The banker recalled that the international reserves of the NBU at the beginning of December exceeded the pre-war level and amounted to about $28 billion, which provides 3.5 months of future imports.
He also said that there is an increase in the average daily volume of transactions between banks, but they still remain "objectively small" – $65 million in November against $38 million in September.
According to him, the ability of the foreign exchange market to self-balance is one of the conditions for a return to a floating rate, however, unfortunately, this is not on the market now, and the National Bank is entering it with interventions.
Heletiy added that the second important precondition for a return to a floating rate is the ability of inflation to be a nominal anchor, but now its level does not make it possible to anchor expectations, this function is performed by a fixed hryvnia exchange rate.
He stressed that under such conditions, the National Bank cannot name specific dates when a return to a floating rate can be made.
"Therefore, we are now living in this environment.
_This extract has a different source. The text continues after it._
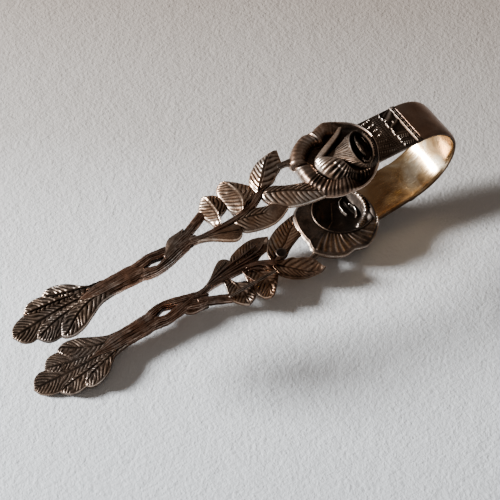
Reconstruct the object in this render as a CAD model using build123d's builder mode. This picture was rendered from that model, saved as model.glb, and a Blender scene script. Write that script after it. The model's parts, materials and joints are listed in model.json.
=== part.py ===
"""Rose-pattern sugar or ice tongs: two cast openwork arms on one sprung bow.

The tongs lie on their lower arm, as on a table. +X runs from the claws to the bow, +Z is up
and the origin is under the middle of the tongs, on the table. The upper arm is the lower arm
turned half a turn about the tongs' long axis, so one set of dimensions makes both.

Each arm is laid out in its own plan: x from the tip of the claw towards the bow, y across
the arm, and height from the long axis out to the middle of the metal.
"""
from build123d import *
import math
import os

# ---- driving dimensions (mm and degrees) ---------------------------------------------------
axis_to_claw = 8.0            # height of the claw's mid-plane above the long axis
stem_start = 17.0             # where the claw ends and the rising stem begins
stem_slope = 3.3              # rise of the stem and leaves towards the bow
rose_centre = (80.8, 0.4)     # plan position of the rose
axis_to_rose = 11.5           # height of the rose's mid-plane
rose_radius = 9.7
rose_relief = 4.6             # how far the rose stands out of its mid-plane
bow_centre_x = 98.9           # centre of the bow's arc
bow_radius = 11.2             # to the middle of the strip
bow_splay = 4.3               # how much each strap opens out from the bow towards its rose
strap_width = 11.4
strap_thickness = 1.3
claw_thickness = 1.3
leaf_thickness = 1.4
stem_thickness = 2.4
vine_thickness = 2.2
vine_width = 1.7
bar_width = 1.5
bar_height = 0.45
pad_radius = 1.1
pad_height = 0.5
dish_thickness = 1.1          # metal of the rose's outer petals
heart_offset = (3.4, -2.4)    # the rose's heart leans to the bow and to the near side
heart_radius = 2.2
bud_radius = 4.3
petal_gap = 0.05              # seam between one ring of petals and the next

# ---- how the tongs rest: the lower claw's tip and the lower rose's bud touch the table ------
claw_outer = axis_to_claw + claw_thickness / 2
rise = axis_to_rose - claw_outer
rest_tilt = math.degrees(
    math.asin(rose_relief / math.hypot(rose_centre[0], rise))
    + math.atan(rise / rose_centre[0])
)
tilt = math.radians(rest_tilt)
tip_overhang = claw_outer * math.sin(tilt)
bow_outer_radius = bow_radius + strap_thickness / 2
row_length = bow_centre_x * math.cos(tilt) + bow_outer_radius + tip_overhang
axis_start = Vector(
    tip_overhang - row_length / 2,
    0,
    claw_outer * math.cos(tilt),
)
long_axis = Vector(math.cos(tilt), 0, math.sin(tilt))
tongs = Plane(
    origin=axis_start,
    x_dir=long_axis,
    z_dir=Vector(-math.sin(tilt), 0, math.cos(tilt)),
)

os.makedirs("parts", exist_ok=True)


def arm_plane(arm, x, y, height, slope=0.0):
    """Plane at plan point (x, y) of an arm, its normal pointing away from the other arm."""
    half_turn = 0 if arm == "upper" else 180
    here = tongs.location * Rot(X=half_turn) * Pos(x, y, height) * Rot(Y=-slope)
    return Plane(here)


def claw_plane(arm):
    return arm_plane(arm, 0, 0, axis_to_claw)


def stem_plane(arm):
    """Mid-plane of the stem and the leaves, with its origin still above the claw's tip."""
    start_height = axis_to_claw - stem_start * math.tan(math.radians(stem_slope))
    return arm_plane(arm, 0, 0, start_height, stem_slope)


def rose_plane(arm):
    """Mid-plane of the rose, level with the table when the tongs lie down."""
    return arm_plane(arm, rose_centre[0], rose_centre[1], axis_to_rose, rest_tilt)


def strap_plane(arm):
    """Mid-plane of the strap, at the end of the bow's arc, x pointing to the bow."""
    splay = math.radians(bow_splay)
    end_x = bow_centre_x + bow_radius * math.sin(splay)
    end_height = bow_radius * math.cos(splay)
    return arm_plane(arm, end_x, 0, end_height, -bow_splay)


def finish(name, part):
    """Label a piece, keeping its one main solid, and write it."""
    piece = part.solids().sort_by(SortBy.VOLUME)[-1]
    piece.label = name
    export_step(piece, f"parts/{name}.step")
    return piece


def side_point(base, tip, bulge):
    """Point beside the middle of the line from base to tip, bulge mm to its left."""
    along = Vector(tip[0] - base[0], tip[1] - base[1])
    across = Vector(-along.Y, along.X).normalized()
    middle = Vector(base[0], base[1]) + along * 0.5 + across * bulge
    return (middle.X, middle.Y)


def blade(name, plane, base, tip, left, right, thickness, neighbours=()):
    """Leaf blade between two arcs from base to tip, trimmed back to its neighbours."""
    with BuildPart() as leaf:
        with BuildSketch(plane):
            with BuildLine():
                ThreePointArc(base, side_point(base, tip, left), tip)
                ThreePointArc(tip, side_point(base, tip, -right), base)
            make_face()
        extrude(amount=thickness / 2, both=True)
        for neighbour in neighbours:
            add(neighbour, mode=Mode.SUBTRACT)
    return finish(name, leaf.part)


def runner(name, plane, route, width, thickness, neighbours=()):
    """Twig of even width along a smooth route, trimmed back to its neighbours."""
    with BuildPart() as twig:
        with BuildSketch(plane):
            with BuildLine():
                Spline(*route)
            trace(line_width=width)
        extrude(amount=thickness / 2, both=True)
        for neighbour in neighbours:
            add(neighbour, mode=Mode.SUBTRACT)
    return finish(name, twig.part)


def make_stem(arm):
    """Stem from the claw to the fork, with its lens-shaped slot."""
    with BuildPart() as stem:
        with BuildSketch(stem_plane(arm)):
            with BuildLine():
                far_edge = Spline((17.0, 3.9), (22.0, 3.5), (31.0, 3.7), (37.0, 3.4), (42.5, 3.6))
                near_edge = Spline((43.5, 0.0), (37.0, -1.5), (31.0, -1.3), (22.0, -0.2), (17.0, -0.3))
                Line(far_edge @ 1, near_edge @ 0)
                Line(near_edge @ 1, far_edge @ 0)
            make_face()
            with BuildLine():
                slot_ends = ((31.2, 1.4), (36.2, 0.9))
                ThreePointArc(slot_ends[0], side_point(*slot_ends, 0.9), slot_ends[1])
                ThreePointArc(slot_ends[1], side_point(*slot_ends, -0.8), slot_ends[0])
            make_face(mode=Mode.SUBTRACT)
        extrude(amount=stem_thickness / 2, both=True)
    return finish(f"{arm}_stem", stem.part)


def make_claw(arm, stem):
    """Five overlapping leaflets that spread from the end of the stem."""
    plane = claw_plane(arm)
    tip_leaf = blade(f"{arm}_claw_leaf_tip", plane, (18.5, 2.2), (0, 2.1), 2.6, 2.9,
                     claw_thickness, [stem])
    far_inner = blade(f"{arm}_claw_leaf_far_inner", plane, (18.0, 2.8), (3.9, 6.4), 2.6, 3.0,
                      claw_thickness, [stem, tip_leaf])
    blade(f"{arm}_claw_leaf_far_outer", plane, (21.0, 2.8), (10.2, 8.8), 2.2, 2.2,
          claw_thickness, [stem, tip_leaf, far_inner])
    near_inner = blade(f"{arm}_claw_leaf_near_inner", plane, (18.0, 1.6), (4.2, -2.1), 2.4, 2.2,
                       claw_thickness, [stem, tip_leaf])
    blade(f"{arm}_claw_leaf_near_outer", plane, (21.0, 1.2), (8.9, -4.1), 2.2, 1.6,
          claw_thickness, [stem, tip_leaf, near_inner])


def make_vine(arm, stem):
    """Twigs, leaves and buds of the openwork between the stem and the rose."""
    plane = stem_plane(arm)
    vine = runner(f"{arm}_vine", plane,
                  [(43.0, 1.0), (46.5, 0.3), (51.0, 0.0), (56.0, 0.2), (59.5, 1.4), (62.0, 2.6)],
                  vine_width, vine_thickness, [stem])
    far_twig = runner(f"{arm}_far_twig", plane, [(41.5, 2.6), (45.0, 3.8), (48.3, 5.6)],
                      vine_width, vine_thickness, [stem, vine])
    wood = [stem, vine, far_twig]
    bract_plane = plane.offset(stem_thickness / 2 + pad_height / 2)
    blade(f"{arm}_bract", bract_plane, (35.8, 0.2), (42.2, 3.4), 1.1, 0.9, pad_height)
    bud = blade(f"{arm}_bud", plane, (45.5, 0.2), (53.4, -4.2), 1.2, 1.3, leaf_thickness, wood)
    small_leaf = blade(f"{arm}_small_leaf", plane, (49.7, 0.4), (50.9, 9.2), 2.4, 2.7,
                       leaf_thickness, wood)
    upright_leaf = blade(f"{arm}_upright_leaf", plane, (55.8, 0.2), (56.0, 9.9), 2.5, 4.2,
                         leaf_thickness, wood + [small_leaf])
    long_leaf = blade(f"{arm}_long_leaf", plane, (51.5, -0.6), (64.8, -4.1), 1.6, 2.9,
                      leaf_thickness, wood + [bud])
    shoulder_leaf = blade(f"{arm}_shoulder_leaf", plane, (61.2, 2.4), (71.3, 10.0), 2.9, 1.4,
                          leaf_thickness, wood + [upright_leaf])
    envelope = rose_envelope(arm)
    blade(f"{arm}_under_leaf", plane, (61.8, 2.2), (74.6, -6.6), 2.9, 2.4,
          leaf_thickness, wood + [shoulder_leaf, long_leaf, envelope])
    runner(f"{arm}_rose_twig", plane, [(69.2, 6.6), (71.2, 6.2), (74.2, 4.6)], vine_width,
           vine_thickness, [shoulder_leaf, envelope])


def rose_envelope(arm):
    """Round space that the rose fills, for trimming what runs up to it."""
    with BuildPart() as envelope:
        with BuildSketch(rose_plane(arm)):
            Circle(rose_radius)
        extrude(amount=rose_relief, both=True)
    return envelope.part


def make_pad(arm):
    """Round pad left by the casting's feed, on the inner face where the leaves join."""
    with BuildPart() as pad:
        with BuildSketch(stem_plane(arm).offset(-vine_thickness / 2 - pad_height)):
            with Locations((64.4, 1.7)):
                Circle(pad_radius)
        extrude(amount=pad_height)
    finish(f"{arm}_cast_pad", pad.part)


def turned(plane, profile):
    """Solid of revolution about a plane's normal, from a closed profile of (radius, height)."""
    section = Plane(origin=plane.origin, x_dir=plane.x_dir, z_dir=-plane.y_dir)
    with BuildPart() as ring:
        with BuildSketch(section):
            with BuildLine():
                Polyline(*profile, close=True)
            make_face()
        revolve(axis=Axis(plane.origin, plane.z_dir))
    return ring.part


def make_rose(arm):
    """Rose: a dish of rolled outer petals, a folded petal, and a bud round its heart."""
    plane = rose_plane(arm)
    lean = arm_plane(arm, rose_centre[0] + heart_offset[0], rose_centre[1] + heart_offset[1],
                     axis_to_rose + heart_offset[0] * math.tan(tilt), rest_tilt)
    floor = dish_thickness / 2
    roll_top = 2.3
    roll_radius = 0.86 * rose_radius
    roll_root = 0.70 * rose_radius
    dish = turned(plane, [
        (0, -floor), (roll_root, -floor), (roll_radius, roll_top - dish_thickness),
        (0.96 * rose_radius, -floor), (rose_radius, floor), (roll_radius, roll_top),
        (roll_root, floor), (0, floor)])
    finish(f"{arm}_rose_outer_petals", dish)

    heart = turned(lean, [
        (0, floor), (heart_radius, floor), (0.7 * heart_radius, rose_relief), (0, rose_relief)])
    finish(f"{arm}_rose_heart", heart)

    inner = heart_radius + petal_gap
    with BuildPart() as bud:
        add(turned(lean, [
            (inner, floor), (bud_radius, floor), (0.85 * bud_radius, rose_relief),
            (0.70 * bud_radius, rose_relief)]))
        add(dish, mode=Mode.SUBTRACT)
    finish(f"{arm}_rose_bud_petals", bud.part)

    with BuildPart() as folded_petal:
        with BuildSketch(plane.offset(floor)):
            with BuildLine():
                far_corner = (1.0, 5.2)
                near_corner = (-1.6, -5.6)
                apex = (-6.2, -0.4)
                ThreePointArc(far_corner, side_point(far_corner, apex, 0.5), apex)
                ThreePointArc(apex, side_point(apex, near_corner, 0.6), near_corner)
                Line(near_corner, far_corner)
            make_face()
            with Locations(heart_offset):
                Circle(bud_radius + petal_gap, mode=Mode.SUBTRACT)
        extrude(amount=rose_relief - 1.4, taper=8)
        add(dish, mode=Mode.SUBTRACT)
    finish(f"{arm}_rose_folded_petal", folded_petal.part)


def make_strap(arm):
    """Flat strap from under the rose to the bow, and the raised bar where they meet."""
    plane = strap_plane(arm)
    strap_length = 16.0
    with BuildPart() as strap:
        with BuildSketch(plane):
            with Locations((-strap_length / 2, 0)):
                Rectangle(strap_length, strap_width)
        extrude(amount=strap_thickness / 2, both=True)
        add(rose_envelope(arm), mode=Mode.SUBTRACT)
    finish(f"{arm}_strap", strap.part)

    with BuildPart() as bar:
        with BuildSketch(plane.offset(strap_thickness / 2)):
            with Locations((-bar_width / 2, 0)):
                Rectangle(bar_width, strap_width)
        extrude(amount=bar_height)
    finish(f"{arm}_strap_bar", bar.part)


def make_bow():
    """Plain spring strip, bent in an arc that joins the two straps."""
    centre = tongs.from_local_coords(Vector(bow_centre_x, 0, 0))
    section = Plane(origin=centre, x_dir=long_axis, z_dir=Vector(0, -1, 0))
    half_sweep = 90 - bow_splay
    with BuildPart() as bow:
        with BuildSketch(section):
            with BuildLine():
                CenterArc((0, 0), bow_radius, -half_sweep, 2 * half_sweep)
            trace(line_width=strap_thickness)
        extrude(amount=strap_width / 2, both=True)
    finish("bow_spring", bow.part)


for arm_name in ("lower", "upper"):
    arm_stem = make_stem(arm_name)
    make_claw(arm_name, arm_stem)
    make_vine(arm_name, arm_stem)
    make_pad(arm_name)
    make_rose(arm_name)
    make_strap(arm_name)
make_bow()
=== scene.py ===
"""Looks of the rose-pattern tongs: every casting element as a relief mesh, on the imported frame.

Shapes are laid out in an arm's own plan, in millimetres: x from the tip of the claw to the
bow, y across the arm, z out of the middle of the metal. Both arms come from the same shapes;
the lower arm is the upper one turned half a turn about the tongs' long axis.
"""
import json
import math

import bmesh
import bpy
import numpy as np
from mathutils import Matrix, Vector


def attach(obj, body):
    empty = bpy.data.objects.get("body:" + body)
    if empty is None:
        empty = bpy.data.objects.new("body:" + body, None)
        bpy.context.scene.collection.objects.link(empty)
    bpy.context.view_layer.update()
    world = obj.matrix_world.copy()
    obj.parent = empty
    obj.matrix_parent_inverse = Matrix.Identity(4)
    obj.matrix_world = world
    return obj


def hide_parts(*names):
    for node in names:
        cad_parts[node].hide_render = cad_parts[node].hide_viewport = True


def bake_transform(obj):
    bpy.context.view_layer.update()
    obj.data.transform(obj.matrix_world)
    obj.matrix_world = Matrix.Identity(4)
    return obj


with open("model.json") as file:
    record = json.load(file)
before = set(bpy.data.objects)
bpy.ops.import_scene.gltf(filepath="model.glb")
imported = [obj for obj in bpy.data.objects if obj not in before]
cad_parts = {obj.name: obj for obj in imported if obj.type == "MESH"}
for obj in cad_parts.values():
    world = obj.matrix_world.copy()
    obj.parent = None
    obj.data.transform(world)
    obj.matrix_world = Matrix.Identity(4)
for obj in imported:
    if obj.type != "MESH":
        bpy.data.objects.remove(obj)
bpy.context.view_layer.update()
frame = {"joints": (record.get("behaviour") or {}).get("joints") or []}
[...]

Our system is working effectively. For our part, we are monitoring the situation, adapting our currency issues in the context of regulation and adapting to current conditions," he stated.
In turn, National Bank Governor Andriy Pyshny noted that with each subsequent missile attack, Ukrainians only add stability to the national currency – its rate is strengthening.
He pointed to the recent convergence of the official hryvnia exchange rate and the cash market exchange rate.